KCC's cabinet member for education, Cllr Shellina Prendergast (Con), said while the council is "back to business as usual", ongoing challenges remain.

They include a shortage of bus drivers while the rising cost of fuel is making it "almost impossible" for some companies to deliver services for SEND children.

Kent County Council assures it has no plans to carry out a reshuffle of the same scale in the near future.

A spokesman said: “KCC has a statutory responsibility to provide home to school transport for children and young people with special educational needs and disabilities.

“While eligibility for this service grows, the transport industry continues to face a range of challenges resulting in a finite capacity of vehicles and passenger assistants.
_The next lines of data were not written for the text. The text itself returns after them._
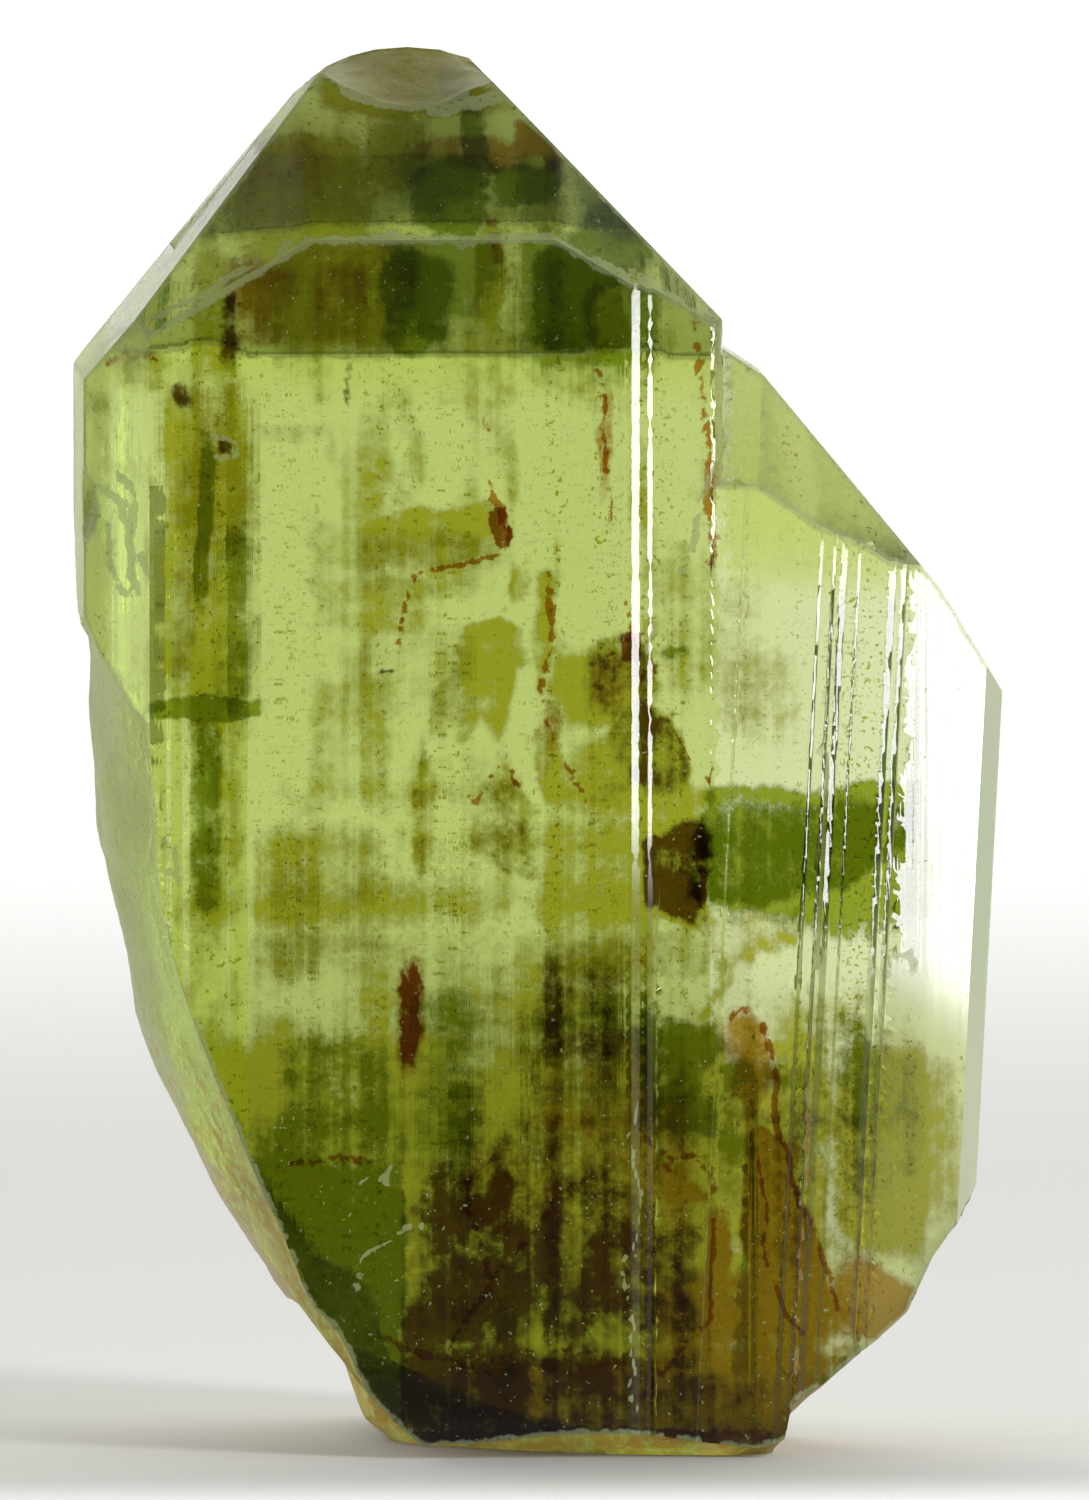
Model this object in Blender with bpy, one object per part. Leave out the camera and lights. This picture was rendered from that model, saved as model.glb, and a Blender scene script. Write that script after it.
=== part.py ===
"""A forsterite crystal: a stout prism under a roof of end faces, with a smaller crystal grown into
its right side, both broken off at the foot. It is one solid that rests on the flat of the break.

The faces are those of the mineral. Each has its Miller indices and a point that it passes through,
and its direction comes from the unit cell. Lengths are in metres. +Z is up, the broad face looks
at -Y, and the origin is at the middle of the footprint, on the surface that the crystal stands on.
"""

import math

import bmesh
import bpy
import numpy as np
from mathutils import Euler, Matrix, Vector

MM = 0.001

# Forsterite's unit cell in nanometres: a points at the viewer, b to the right and c up
CELL_A = 0.4756
CELL_B = 1.0207
CELL_C = 0.5980

# Main crystal: where its broad front, its back and its left side lie
FRONT_Y = -6.0 * MM
BACK_Y = 5.8 * MM
LEFT_X = -11.9 * MM
# Corners of the left side, which the outline of the prism starts and ends at
LEFT_FRONT_Y = -3.85 * MM
FRONT_LEFT_X = -10.18 * MM
# The heights at which the roof leaves the front, the back and the left dome's foot
FRONT_EAVES = 31.31 * MM
BACK_EAVES = 27.93 * MM
LEFT_EAVES = 27.55 * MM

# Side crystal: a point on its front, and how it leans from the main crystal's axes
SIDE_PIVOT = Vector((3.7, -5.823, 23.1)) * MM
SIDE_LEAN = Euler((math.radians(-0.55), math.radians(3.0), math.radians(-1.7)), "ZYX")
SIDE_FROM_X = 2.64 * MM
SIDE_EAVES = 25.25 * MM
PRISM_TOP = 44.0 * MM

# The break at the foot, drawn as the line that it follows up both sides, as (x, z) from the
# left flank round the foot to the right flank: at the broad front, and half way to the back
BREAK_FRONT = np.array(
    [
        (-16.0, 44.0), (-15.0, 26.0), (-12.0, 22.6), (-11.6, 20.6), (-11.05, 19.9), (-10.3, 18.8),
        (-10.15, 16.8), (-10.05, 14.7), (-9.6, 12.6), (-9.05, 10.8), (-8.3, 9.0), (-7.45, 7.0),
        (-6.75, 5.5), (-6.15, 3.9), (-5.3, 3.0), (-4.65, 1.5), (-3.3, 0.18), (-1.9, 0.3),
        (0.1, 0.52), (1.8, 0.6), (3.0, 0.55), (3.8, 0.5), (5.35, 0.3), (5.95, 0.45),
        (6.15, 1.5), (6.95, 1.85), (7.55, 2.35), (8.35, 3.0), (9.0, 3.6), (9.35, 4.3),
        (9.75, 5.2), (10.4, 5.95), (10.8, 6.6), (11.3, 9.0), (14.5, 12.0), (16.0, 44.0),
    ]
) * MM  # fmt: skip
BREAK_MIDDLE = np.array(
    [
        (-16.0, 44.0), (-15.0, 26.5), (-12.3, 23.2), (-12.0, 21.6), (-11.6, 20.7), (-11.5, 19.7),
        (-11.5, 18.2), (-11.45, 17.0), (-11.35, 15.6), (-10.95, 13.9), (-10.6, 12.5), (-10.4, 11.1),
        (-9.95, 9.8), (-9.4, 8.5), (-8.75, 7.2), (-8.05, 5.9), (-7.1, 4.6), (-6.6, 3.7),
        (-5.35, 3.1), (-5.1, 1.9), (-4.6, 0.6), (-2.5, -1.1), (1.8, -1.2), (5.2, -0.9),
        (6.4, 0.7), (7.1, 1.5), (7.8, 2.2), (8.6, 2.9), (9.3, 3.7), (9.6, 4.6),
        (10.1, 5.4), (10.75, 6.1), (11.2, 7.0), (11.8, 9.4), (14.5, 12.0), (16.0, 44.0),
    ]
) * MM  # fmt: skip
BREAK_BACK_INSET = 1.1 * MM
BREAK_STEP = 0.55 * MM
BREAK_SECTIONS = 19
BREAK_RELIEF = 0.16 * MM

# The worn tip: a shallow saddle that rises to the back, hollow in front and rounded behind
TIP_X = -3.45 * MM
TIP_Y = -0.6 * MM
TIP_Z = 35.85 * MM
TIP_RISE = 0.47
TIP_CURL = -130.0
TIP_CURL_CHANGE = -95000.0
TIP_REACH = 6.0 * MM
TIP_GRID = 15

# Chips off the edges, as centre and radius
NICKS = (
    (Vector((12.6, -3.6, 16.1)) * MM, 1.0 * MM),
    (Vector((-12.6, -3.6, 24.3)) * MM, 1.25 * MM),
    (Vector((5.7, -5.4, 28.6)) * MM, 1.35 * MM),
    (Vector((-1.9, -7.2, 32.3)) * MM, 1.3 * MM),
    (Vector((2.3, -7.0, 30.8)) * MM, 1.15 * MM),
    (Vector((-12.3, 4.4, 17.0)) * MM, 1.3 * MM),
)

PERIDOT_GREEN = (0.52, 0.62, 0.22, 1.0)


def face_normal(h, k, l):
    """Unit normal of the face with Miller indices hkl, which lies along its reciprocal vector."""
    return Vector((k / CELL_B, -h / CELL_A, l / CELL_C)).normalized()


def reach(walk):
    """How far a walk along prism faces gets, as a vector in plan.

    Each step is a face (h, k) and how far the section runs along it, anticlockwise from above.
    """
    end = Vector((0, 0))
    for h, k, length in walk:
        normal = face_normal(h, k, 0)
        end = end + Vector((-normal.y, normal.x)) * length
    return end


def prism_outline(start, walk):
    """Corners of a prism's cross-section: a start and a walk round it.

    The last corner is joined to the first by a face that the walk leaves out.
    """
    return [Vector(start) + reach(walk[:i]) for i in range(len(walk) + 1)]


def striations(broad, narrow, widths):
    """Steps of a walk that alternate two prism faces, as growth lines do."""
    walk = []
    for broad_width, narrow_width in widths:
        walk.append((*broad, broad_width * MM))
        walk.append((*narrow, narrow_width * MM))
    return walk


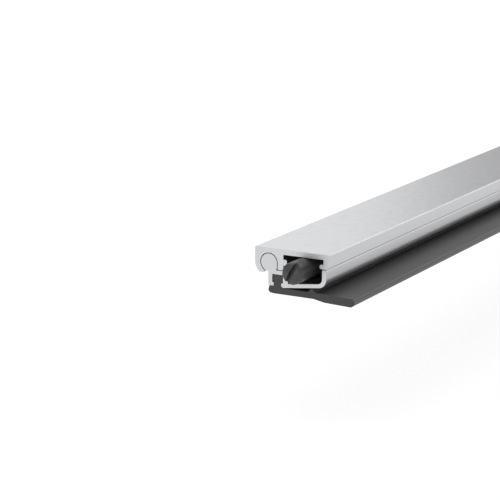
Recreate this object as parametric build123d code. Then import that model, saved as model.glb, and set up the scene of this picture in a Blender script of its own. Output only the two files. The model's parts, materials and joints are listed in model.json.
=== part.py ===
from build123d import *
import os
from math import asin, atan2, cos, degrees, radians, sin, sqrt, tan

# Hinged automatic door bottom seal. A ball-jointed aluminium carrier with a
# rubber blade swings down from an aluminium case when the plunger is pressed.
# X runs across the case, Y along it, Z up. The origin is the centre of the
# case's flat top face, which is fixed to the door. All lengths are millimetres.

# Overall
length = 430.0
case_width = 34.0

# Case extrusion, measured down from its top face and across from its left face
plate_t = 2.15
block_w = 13.15
block_depth = 8.75
jaw_depth = 10.5
jaw_straight = 8.2
jaw_foot_x = 2.1
jaw_tip_x = 3.85
jaw_outer_r = 5.0
jaw_foot_r = 0.6
jaw_clear_deg = 3.5
wall_t = 2.55
slot_h = 2.05
left_lip_reach = 1.6
left_lip_h = 2.5
left_lip_r = 0.6
right_lip_reach = 1.75
right_lip_h = 1.85
lip_round = 0.42
wall_bevel_w = 1.1
wall_bevel_h = 0.72
edge_r = 0.3
edge_chamfer = 0.28

# Ball joint between case and carrier
ball_x = 6.5
ball_z = 6.1
ball_r = 3.7
ball_gap = 0.35
ball_relief_r = 0.35
swing_deg = 25.7

# Carrier extrusion
web_gap = 0.3
web_t = 1.7
groove_x = 8.05
groove_w = 4.95
groove_undercut = 3.45
leg_t = 1.85
foot_h = 1.4
left_foot = 0.65
right_foot = 0.8
foot_r = 0.35
toe_rise = 0.5
toe_r = 0.45
web_over = 1.3
leg_flare = 1.0
leg_flare_h = 2.15
floor_t = 1.6
floor_slope = 7.0
floor_z = 16.05
wall_inset = 1.3
upstand_t = 1.85
bend_r = 2.1
tip_gap = 0.34
tip_bevel_w = 0.25
tip_bevel_h = 0.46
tip_inner_r = 0.3

# Rubber blade
blade_gap = 0.15
root_side_gap = 0.35
blade_reach = 45.5
blade_left_x = 6.2
blade_top_z = 16.25
blade_thin_t = 2.58
blade_thick_t = 3.45
blade_droop = 0.4
blade_step_start = 27.0
blade_step_end = 32.0
blade_thick_top = 16.3
rib_x = 26.15
rib_w = 3.5
rib_tip_r = 0.3
root_corner_r = 0.5
blade_tip_r = 1.4
blade_tip_cut_w = 1.6
blade_tip_cut_h = 0.93
blade_tip_low_r = 0.9
blade_step_r = 3.0
blade_side_in = 0.5
blade_side_h = 1.05
blade_side_r = 0.6
blade_heel_w = 0.9
blade_heel_h = 0.2

# Plunger with its adjusting stud
axis_z = 6.98
plunger_r = 4.6
plunger_out = 10.2
plunger_back = 12.0
plunger_edge_r = 1.5
dome_rise = 0.7
dome_root = 0.2
screw_slot_w = 1.9
screw_slot_depth = 2.6
screw_slot_angle = 28.0
shank_r = 2.7
shank_end = 50.0
stroke = 7.0
stud_r = 1.5
stud_grip = 18.0
bore_extra = 2.0
thread_gap = 0.05
guide_gap = 0.05
nut_flats = 5.5
nut_t = 2.4
stud_tail = 1.3

# Mechanism cassette, an inverted channel held in the case's slot
cassette_start = 22.5
cassette_len = 252.5
cassette_t = 1.6
cassette_leg_t = 1.5
cassette_depth = 9.4
cassette_gap = 0.3
flange_gap = 0.05
flange_relief = 0.1
drill_over = 1.0
block_fit = 0.1
front_block_start = 24.0
front_block_len = 18.0
rear_block_back = 19.0
rear_block_len = 10.0
guide_block_drop = 10.6
guide_block_chamfer = 0.8
guide_pin_r = 1.0
guide_pin_stop = 1.0
grub_r = 1.5
grub_len = 1.6
grub_key = 1.5
grub_key_depth = 0.8
grub_inset = 34.0

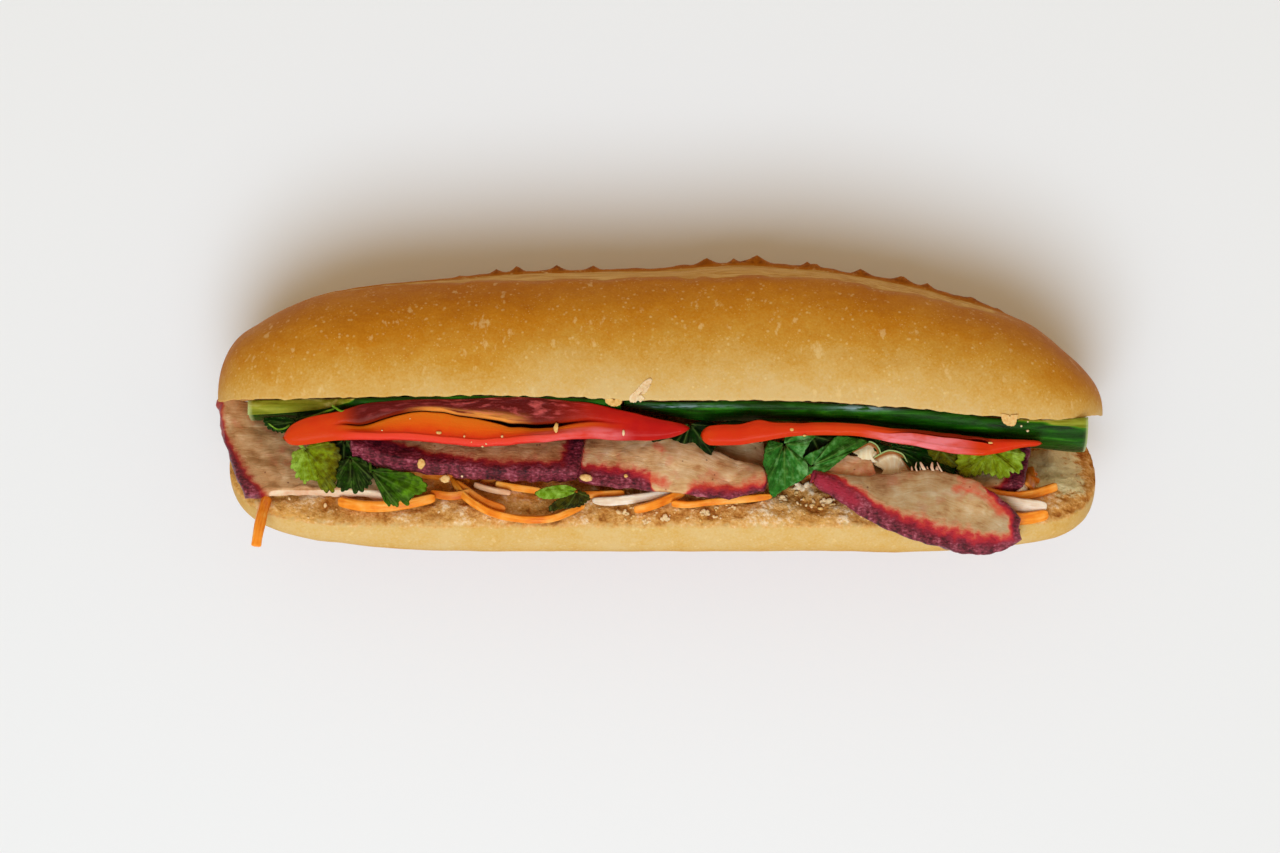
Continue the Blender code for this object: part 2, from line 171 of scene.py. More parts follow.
def chance(i, j, k, seed):
    """Random number from 0 to 1 that belongs to a whole-number place."""
    mixed = (i * 374761393 + j * 668265263 + k * 1440662683 + seed * 1274126177) & 0xFFFFFFFF
    mixed = ((mixed ^ (mixed >> 13)) * 1274126177) & 0xFFFFFFFF
    return (mixed ^ (mixed >> 16)) / 0xFFFFFFFF


def noise(points, size, seed=0):
    """Smooth random value from -1 to 1 at each point, with bumps about size wide."""
    place = np.asarray(points, float) / size
    corner = np.floor(place).astype(np.int64)
    part = place - corner
    part = part * part * (3 - 2 * part)
    total = np.zeros(place.shape[:-1])
    for step in itertools.product((0, 1), repeat=3):
        weight = np.ones(place.shape[:-1])
        for axis, up in enumerate(step):
            weight = weight * (part[..., axis] if up else 1 - part[..., axis])
        i, j, k = (corner[..., axis] + step[axis] for axis in range(3))
        total += weight * chance(i, j, k, seed)
    return 2 * total - 1


def noise_along(x, size, seed=0):
    x = np.asarray(x, float)
    return noise(np.stack([x, np.zeros_like(x), np.zeros_like(x)], -1), size, seed)


# ---------------------------------------------------------------- shapes

class Shape:
    """Points, faces and named masks, which hold one value or vector for each point."""

    def __init__(self, points, faces, **masks):
        self.points = np.asarray(points, float).reshape(-1, 3)
        self.faces = [list(face) for face in faces]
        self.masks = {name: value if np.ndim(value) else np.full(len(self.points), float(value))
                      for name, value in masks.items()}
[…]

“Transport demand must be balanced with provider availability meaning, while we cannot guarantee that it will not be necessary to make some smaller changes in future, there are no current plans to repeat a similar retendering exercise to those carried out earlier this year, which was the largest KCC has ever implemented to free up capacity.

“We have committed to an internal review to learn from what happened, so we can begin to rebuild parent confidence in our service going forward.”

The full scope of KCC’s internal review into the SEND transport fiasco can be read here.

A further update is expected to be given to KCC scrutiny members in June.